Editorial: Downtown business districts: a better experience

The Island Now

Don’t shop in downtown business districts this holiday season because of who the businesses hire. Even though they hire local people who may be your friends and neighbors.

Don’t shop in downtown business districts because the money spent at small businesses is spent by owners and employees close to where they live and work. Even though the money spent by owners and employers supports other businesses, keeping local districts vibrant.

And don’t shop in downtown business districts because of the owners’ contribution to the community. Even though it is the owners and employees of local businesses that are the No. 1 supporters of neighborhood teams, charities and organizations.

Instead, shop in downtown business districts because you will find unique items for sale, offered by people knowledgeable about the products they sell, in a “Main Street”  atmosphere that major retailers like Macy’s are now trying to replicate.

The store owners also have a strong motivation to do right by you – their reputation in the community.

In other words, shop downtown business districts because of the experience they offer.

This is not to say that you shouldn’t brave the traffic to shop at a mall or shop online. They often offer good products at good prices and, if purchased online, the convenience of never having to leave your home.

But too often downtown districts, which form the heart of communities across the North Shore, are underappreciated by shoppers and overlooked by government.

New York City and New York State came up with $3 billion in tax incentives to lure Amazon to Long Island City with an office headquarters – only to have Amazon turn the offer down.

How much has the state or county or towns or villages come up for the owners of “Main Street” businesses who compete with Amazon? Little or nothing, even though small businesses provide half the jobs in the country.

In fact, local governments often rely on the revenue from shoppers of downtown businesses generated from parking meters and tickets. Giving a shopper a ticket is not exactly helpful in creating a desirable shopping experience.

This is a problem people who shop online, in malls, or in strip centers do not face.

To their credit, several local governments have made parking free from Thanksgiving to Christmas.
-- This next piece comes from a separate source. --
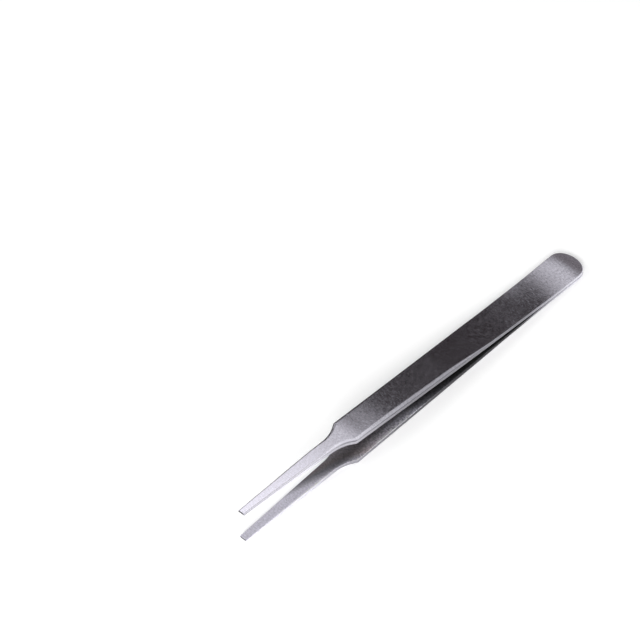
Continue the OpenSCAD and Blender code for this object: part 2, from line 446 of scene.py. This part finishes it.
# Height of the streaks that the steel's relief is made of, in metres
STREAK_HEIGHT = 0.000005
# The lines that colours follow lose their slant here, in cm from the tips, but for a share of it
SLANT_FALLS = (3.0, 4.4)
SLANT_KEPT = 0.26
# Where painted light can make a face brighter, in metres across the strip
PAINTED_LIGHT_SPAN = (-0.0008, -0.0058)


def steel(name, colours, roughness, streaks=(36, 7), gloss_change=0.03, shade=0.33, relief=0.24,
          blade_grain=0.4, slant=0.0, painted_edge_light=1.0):
    """Ground steel: fine streaks across the strip that change its gloss and its slope, and coarser
    ones that change its colour.
    The colours are given by x along the strip and hold painted light and shade: the tones of the
    reflections and of the shade between the arms. The lines that they follow slant by this much on
    the blade and less on the grip, and painted light makes the colours brighter towards the edge on
    the -y side."""
    material, nodes, links, output = new_material(name)
    shader = nodes.new("ShaderNodeBsdfPrincipled")
    shader.inputs["Metallic"].default_value = 1.0
    links.new(shader.outputs[0], output.inputs[0])

    place = nodes.new("ShaderNodeUVMap")
    place.uv_map = "Strip"
    along = split(nodes, links, place.outputs[0])["X"]
    across = solid_place(nodes, links)["Y"]

    def noise(waves):
        """Noise with its own number of waves per centimetre along and across the strip."""
        stretch = nodes.new("ShaderNodeMapping")
        stretch.inputs["Scale"].default_value = (*waves, 1)
        texture = nodes.new("ShaderNodeTexNoise")
        texture.inputs["Scale"].default_value = 1.0
        texture.inputs["Detail"].default_value = 3
        links.new(place.outputs[0], stretch.inputs[0])
        links.new(stretch.outputs[0], texture.inputs["Vector"])
        return texture.outputs["Fac"]

    # The colour with its painted light and shade, by centimetres along the strip
    slope = map_range(nodes, links, along, *SLANT_FALLS, slant * 100, slant * 100 * SLANT_KEPT)
    slanted = calculate(nodes, links, "MULTIPLY_ADD", across, slope, along)
    plain = colour_ramp(nodes, links, map_range(nodes, links, slanted, 0, OVERALL / 10, 0, 1),
                        [(x / OVERALL, colour) for x, colour in colours])

    tint = nodes.new("ShaderNodeMixRGB")
    tint.blend_type = "MULTIPLY"
    tint.inputs[2].default_value = (1 - shade, 1 - shade, 1 - shade, 1)
    links.new(calculate(nodes, links, "MULTIPLY",
                        map_range(nodes, links, noise(GRAIN), *NOISE_RANGE, 0, 1),
                        map_range(nodes, links, along, *GRAIN_GROWS, blade_grain, 1)),
              tint.inputs[0])
    links.new(plain, tint.inputs[1])
    final = nodes.new("ShaderNodeVectorMath")
    final.operation = "SCALE"
    links.new(tint.outputs[0], final.inputs[0])
    # Painted light: the colour grows brighter towards the edge on the -y side
    links.new(map_range(nodes, links, across, *PAINTED_LIGHT_SPAN, 1, painted_edge_light, smoothly=True),
              final.inputs["Scale"])
    links.new(final.outputs[0], shader.inputs["Base Color"])

    streak = noise(streaks)
    links.new(map_range(nodes, links, streak, *NOISE_RANGE,
                        roughness - gloss_change, roughness + gloss_change),
              shader.inputs["Roughness"])
    bump = nodes.new("ShaderNodeBump")
    bump.inputs["Strength"].default_value = relief
    bump.inputs["Distance"].default_value = STREAK_HEIGHT
    links.new(streak, bump.inputs["Height"])
    links.new(bump.outputs[0], shader.inputs["Normal"])
    return material


def grey(level):
    """The colour of steel at a level of brightness."""
    return (level, level * 0.98, level * 1.08)


# Painted reflection: the outer face's steel colour changes along the strip to give the tones that
# its reflections need
outer_steel_painted_shading = steel("outer_face_steel_painted_shading", [(20, grey(0.82)), (32, grey(0.76)), (40, grey(0.88)),
                                         (60, grey(0.79)), (104, grey(0.83)),
                                         (112, grey(0.92))], 0.11)
# Painted light and shade: the bevels are light at the shoulders and the butt and dark along the
# grip
bevel_steel_painted_shading = steel("bevel_steel_painted_shading", [(22, grey(0.78)), (34, grey(0.85)), (46, grey(0.53)),
                                    (56, grey(0.41)), (98, grey(0.38)), (112, grey(0.75))], 0.25)
# Painted shade: the rims are nearly black at the tip's end and dark along the grip; painted light
# makes them pale at the butt
rim_steel_painted_shading = steel("rim_steel_painted_shading", [(0, grey(0.05)), (2, grey(0.50)), (36, grey(0.30)),
                                  (50, grey(0.15)), (98, grey(0.15)), (113, grey(0.80))], 0.3)
# Painted light and shade: the upper arm's sides are pale on the blade and at the butt and darker
# along the grip
upper_side_steel_painted_shading = steel("upper_side_steel_painted_shading", [(21, grey(0.95)), (28, grey(0.60)), (36, grey(0.60)),
                                              (46, grey(0.44)), (56, grey(0.32)), (98, grey(0.34)),
                                              (113, grey(0.95))], 0.3)
# Painted shade: the lower arm's sides darken to nearly black along the grip and are pale on the
# blade and at the butt
lower_side_steel_painted_shading = steel("lower_side_steel_painted_shading", [(20, grey(0.95)), (32, grey(0.50)), (46, grey(0.28)),
                                              (56, grey(0.16)), (66, grey(0.11)), (75, grey(0.07)),
                                              (93, grey(0.06)), (104, grey(0.50)),
                                              (113, grey(0.95))], 0.3)
# Painted shade between the arms: the inner faces are pale on the blades and darken to black deep in
# the gap, warmer where they darken. Painted light brightens them towards the -y edge, and the lines
# of this shade slant across the strip.
inner_steel_painted_shading = steel("inner_face_steel_painted_shading", [(12, grey(0.925)), (16, grey(0.925)), (20, grey(0.925)),
                                         (24, grey(0.54)), (28, grey(0.29)),
                                         (33, (0.285, 0.257, 0.265)), (40, (0.37, 0.35, 0.375)),
                                         (49, grey(0.34)), (53, grey(0.27)),
                                         (56, grey(0.146)), (61, grey(0.068)),
                                         (70, (0.028, 0.028, 0.028))],
                    0.60, streaks=(30, 9), shade=0.68, blade_grain=0.42, slant=3.8, painted_edge_light=5.5)
weld_steel = steel("weld_steel", [(0, grey(0.35)), (120, grey(0.35))], 0.5)

upper = make_arm("upper_strip", 1)
lower = make_arm("lower_strip", -1)
for arm, side_steel in ((upper, upper_side_steel_painted_shading), (lower, lower_side_steel_painted_shading)):
    for material in (outer_steel_painted_shading, side_steel, inner_steel_painted_shading, bevel_steel_painted_shading, rim_steel_painted_shading):
        arm.data.materials.append(material)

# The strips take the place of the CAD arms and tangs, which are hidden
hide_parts("upper_arm", "upper_tang")
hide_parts("lower_arm", "lower_tang")
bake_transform(upper)
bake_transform(lower)

for name in ("front_spot_weld", "rear_spot_weld"):
    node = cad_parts[name]
    node.data.materials.clear()
    node.data.materials.append(weld_steel)

# ---------------------------------------------------------------- table, light and camera

# Strength of the even light from all sides
WORLD_LIGHT = 0.55
# The table's own paint, and the glow on top of it that only the camera and reflections see
TABLE_PAINT = 0.8
TABLE_GLOW = 0.29


def seen_white(nodes, links):
    """1 for what the camera sees, straight or in a reflection, and 0 for what lights the scene."""
    path = nodes.new("ShaderNodeLightPath").outputs
    seen = path["Is Camera Ray"]
    for ray in ("Is Glossy Ray", "Is Transmission Ray"):
        seen = calculate(nodes, links, "MAXIMUM", seen, path[ray])
    return seen


def rectangle(x0, y0, x1, y1):
    """The corners of a level rectangle."""
    return [(x0, y0, 0), (x1, y0, 0), (x1, y1, 0), (x0, y1, 0)]


def make_sheet(name, corners, material):
    """A flat sheet with four corners, not yet put into the scene."""
    data = bpy.data.meshes.new(name)
    data.from_pydata(corners, [], [(0, 1, 2, 3)])
    data.materials.append(material)
    return bpy.data.objects.new(name, data)


def make_world():
    world = bpy.data.worlds.new("studio")
    world.use_nodes = True
    nodes, links = world.node_tree.nodes, world.node_tree.links
    background = nodes["Background"]
    background.inputs["Color"].default_value = (1, 1, 1, 1)
    links.new(map_range(nodes, links, seen_white(nodes, links), 0, 1, WORLD_LIGHT, 1),
              background.inputs["Strength"])
    bpy.context.scene.world = world


def make_table():
    """A white table. Its own paint is pale, and a glow that lights nothing adds the rest."""
    material, nodes, links, output = new_material("table_white")
    paint = nodes.new("ShaderNodeBsdfDiffuse")
    paint.inputs["Color"].default_value = (TABLE_PAINT, TABLE_PAINT, TABLE_PAINT, 1)
    glow = nodes.new("ShaderNodeEmission")
    links.new(map_range(nodes, links, seen_white(nodes, links), 0, 1, 0, TABLE_GLOW),
              glow.inputs["Strength"])
    both = nodes.new("ShaderNodeAddShader")
    links.new(paint.outputs[0], both.inputs[0])
    links.new(glow.outputs[0], both.inputs[1])
    links.new(both.outputs[0], output.inputs[0])
    table = make_sheet("table", rectangle(-3, -3, 3, 3), material)
    bpy.context.scene.collection.objects.link(table)


def make_lamp(name, place, size, power):
    """A soft round lamp that looks at the part."""
    data = bpy.data.lights.new(name, "AREA")
    data.shape = "DISK"
    data.size = size
    data.energy = power
    lamp = bpy.data.objects.new(name, data)
    aim = (-Vector(place)).to_track_quat("-Z", "Y").to_matrix().to_4x4()
    lamp.matrix_world = Matrix.Translation(place) @ aim
    lamp.visible_glossy = False
    bpy.context.scene.collection.objects.link(lamp)


# What stands beyond the butt, which only reflections show: brightness by height above the table in
# metres. A dark wall, and windows over it that fade into a dim ceiling.
WALL_SHADES = [(0.0, 0.03), (0.550, 0.03), (0.560, 0.05), (0.572, 0.47), (0.584, 0.86),
               (0.596, 0.93), (0.608, 0.79), (0.620, 0.62), (0.632, 0.60), (0.644, 0.78),
               (0.656, 1.06), (0.668, 1.31), (0.680, 1.42), (0.700, 1.35), (0.730, 1.13),
               (0.780, 0.85), (0.850, 0.58), (0.950, 0.35), (1.1, 0.17), (1.5, 0.03)]
BUTT_CARD_SHADES = [(0.030, 0.22), (0.036, 0.21), (0.040, 0.19), (0.047, 0.175), (0.055, 0.22),
                    (0.064, 0.37), (0.068, 0.43)]
# The same for the round wall by its height, and for the ceiling by x
ROUND_WALL_SHADES = [(0.0, 0.20), (0.12, 0.30), (0.22, 0.48), (0.32, 0.40), (0.42, 0.52),
                     (0.56, 0.80), (0.74, 0.95), (0.9, 1.0)]
CEILING_SHADES = [(-0.4, 0.95), (-0.2, 0.75), (-0.08, 0.50), (0.04, 0.36), (0.16, 0.50),
                  (0.28, 0.75), (0.4, 0.95)]
# Ramps hold colours up to 1, so the cards glow this many times as bright
CARD_GAIN = 2.0
# Shades turn warm from the first of these values down to the second
WARM_SHADES = (0.30, 0.03)
CARD_BEARING = math.radians(42)


def show_in_reflections(card):
    """Puts a card on the stage that nothing but a reflection shows."""
    card.visible_camera = False
    card.visible_diffuse = False
    card.visible_shadow = False
    bpy.context.scene.collection.objects.link(card)


def card_material(name, axis, shades, fade=None):
    """A glow whose brightness is given by the place along one axis of the card, in metres. The card
    turns clear over the stretch that fade gives."""
    material, nodes, links, output = new_material(name)
    place = solid_place(nodes, links)[axis]
    start, end = shades[0][0], shades[-1][0]
    stops = []
    for level, shade in shades:
        warm = clamp((WARM_SHADES[0] - shade) / (WARM_SHADES[0] - WARM_SHADES[1]))
        colour = (shade, shade * (0.99 - 0.15 * warm), shade * (1.01 - 0.13 * warm))
        stops.append(((level - start) / (end - start), [part / CARD_GAIN for part in colour]))
    glow = nodes.new("ShaderNodeEmission")
    glow.inputs["Strength"].default_value = CARD_GAIN
    way = map_range(nodes, links, place, start, end, 0, 1)
    links.new(colour_ramp(nodes, links, way, stops), glow.inputs["Color"])
    seen = glow.outputs[0]
    if fade:
        clear = nodes.new("ShaderNodeMixShader")
        links.new(map_range(nodes, links, place, *fade, 0, 1, smoothly=True), clear.inputs[0])
        links.new(seen, clear.inputs[1])
        links.new(nodes.new("ShaderNodeBsdfTransparent").outputs[0], clear.inputs[2])
        seen = clear.outputs[0]
    links.new(seen, output.inputs[0])
    return material


def make_card(name, distance, left, right, height, material):
    """An upright card that faces the part across the butt and shows only in reflections. Its own x
    runs along it, to the left as seen from the part, and its z upwards."""
    corners = [(left, 0, 0), (right, 0, 0), (right, 0, height), (left, 0, height)]
    card = make_sheet(name, corners, material)
    card.matrix_world = (Matrix.Rotation(CARD_BEARING, 4, "Z")
                         @ Matrix.Translation((distance, 0, 0))
                         @ Matrix.Rotation(math.radians(90), 4, "Z"))
    show_in_reflections(card)


def make_dark_sheet():
    """A dark sheet on the table, left of the part, that shows only in reflections: it gives the far
    edges their dark line."""
    material, nodes, links, output = new_material("dark_sheet_glow")
    glow = nodes.new("ShaderNodeEmission")
    glow.inputs["Color"].default_value = (0.04, 0.04, 0.04, 1)
    links.new(glow.outputs[0], output.inputs[0])
    sheet = make_sheet("dark_sheet", rectangle(-0.037, 0.0055, 0.06, 0.09), material)
    sheet.location.z = 0.0002
    show_in_reflections(sheet)


def make_round_wall():
    """A round grey wall behind the camera and on the left. With the ceiling it gives the steel its
    shades where it is seen from other sides. The main picture's reflections hardly show it."""
    radius, height, first, last, steps = 0.8, 0.9, math.radians(82), math.radians(275), 32
    turns = [mix(first, last, i / steps) for i in range(steps + 1)]
    data = bpy.data.meshes.new("round_wall")
    data.from_pydata([(radius * math.cos(turn), radius * math.sin(turn), z)
                      for turn in turns for z in (0, height)], [],
                     [(2 * i, 2 * i + 2, 2 * i + 3, 2 * i + 1) for i in range(steps)])
    data.materials.append(card_material("round_wall_shades", "Z", ROUND_WALL_SHADES))
    show_in_reflections(bpy.data.objects.new("round_wall", data))


def make_ceiling():
    material = card_material("ceiling_shades", "X", CEILING_SHADES)
    ceiling = make_sheet("ceiling", rectangle(-0.4, -0.4, 0.4, 0.4), material)
    ceiling.location.z = 1.2
    show_in_reflections(ceiling)


def make_camera():
    """The camera looks down over the butt's left, from far away. Its axes are given along the arms,
    across them and up from the plane between them."""
    right = Vector((0.70018, -0.71319, -0.03302))
    up = Vector((0.55989, 0.51975, 0.64518))
    back = right.cross(up).normalized()
    distance = 2.0
    pixels = 640
    focal_px = 7942
    # Where the middle of the part appears in the picture
    seen_at = (411.2, 390.7)
    turn = Matrix.Rotation(LIE_TILT, 3, "Y")
    right, up, back = turn @ right, turn @ up, turn @ back
    middle = lay_down(Vector((OVERALL / 2, 0, 0)), 1)
    data = bpy.data.cameras.new("camera")
    data.sensor_width = 36
    data.lens = focal_px / pixels * data.sensor_width
    data.clip_start, data.clip_end = 0.1, 20
    ahead = (-back * focal_px + right * (pixels / 2 - seen_at[0])
             - up * (pixels / 2 - seen_at[1])).normalized()
    across = (right - right.dot(ahead) * ahead).normalized()
    camera = bpy.data.objects.new("camera", data)
    camera.matrix_world = Matrix.Translation(middle + back * distance) @ Matrix(
        (across, across.cross(ahead), -ahead)).transposed().to_4x4()
    bpy.context.scene.collection.objects.link(camera)
    bpy.context.scene.camera = camera


make_world()
make_table()
make_lamp("right_lamp", (-0.53, -0.45, 0.42), 0.4, 4.8)
make_lamp("left_lamp", (-0.68, 0.30, 0.42), 0.4, 2.1)
make_card("wall", 0.56, -0.10, 0.45, 1.5, card_material("wall_shades", "Z", WALL_SHADES))
# A low grey card close to the butt, which only its rolled end shows
make_card("butt_card", 0.10, -0.075, -0.005, 0.068,
          card_material("butt_card_shades", "Z", BUTT_CARD_SHADES, fade=(0.0645, 0.0675)))
make_dark_sheet()
make_round_wall()
make_ceiling()
make_camera()
bpy.context.scene.view_settings.view_transform = "Standard"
Which raises a question. If free parking is a good idea in downtown shopping districts during the holiday season when shoppers are the most motivated, why isn’t free parking a good idea the rest of the year?

Nassau County Executive Laura Curran and the Nassau County Industrial Development Agency recently joined the Nassau Council of Chambers of Commerce to launch a countywide Shop Small Scavenger Hunt to encourage residents to shop and dine at local small businesses throughout the holiday shopping season.

The Town of North Hempstead also announced plans to partner with local chambers of commerce to distribute shop local signs.

We applaud both efforts to promote business in our downtowns. They are steps in the direction. But that still leaves government with a long way to go in the help they can provide.

And apparently some in government are beginning to get that message.

Richard Kessel, chairman of the Nassau IDA, recently said the agency will lobby state leaders to expand the tax-break-granting powers of IDAs to include downtown retailers, among others.

Currently, state law prohibits IDAs from awarding tax breaks to retailers in most instances and to many types of housing. The agencies generally help large manufacturers, technology companies and service firms with sales-tax exemptions on the purchase of construction materials and new equipment, reductions in the mortgage recording tax and savings on property-tax bills over 10, 15, 20 and, in a few cases, 40 years.

But Kessel said in a story that appeared in Newsday it was time to take another look at their mission.

“The economic world has changed” since IDAs were established 50 years ago, he said. “It’s very frustrating to me that we cannot help retailers in a downtown that’s struggling. The IDA statute has to be looked at in terms of what can be done to help give the IDAs broader powers.”

Nassau County legislators could also do more. They are actually given funds to assist downtown business districts. But Presiding Officer Richard Nicolello said that legislators have in recent years often use the funds for other purposes.

It’s time that the legislators be held accountable and the money be spent on its intended purpose such as improving parking in downtown districts and funding attractive amenities.

In the meantime, we hope residents will take advantage of the businesses in downtown districts, if for no reason other than they offer a better shopping experience.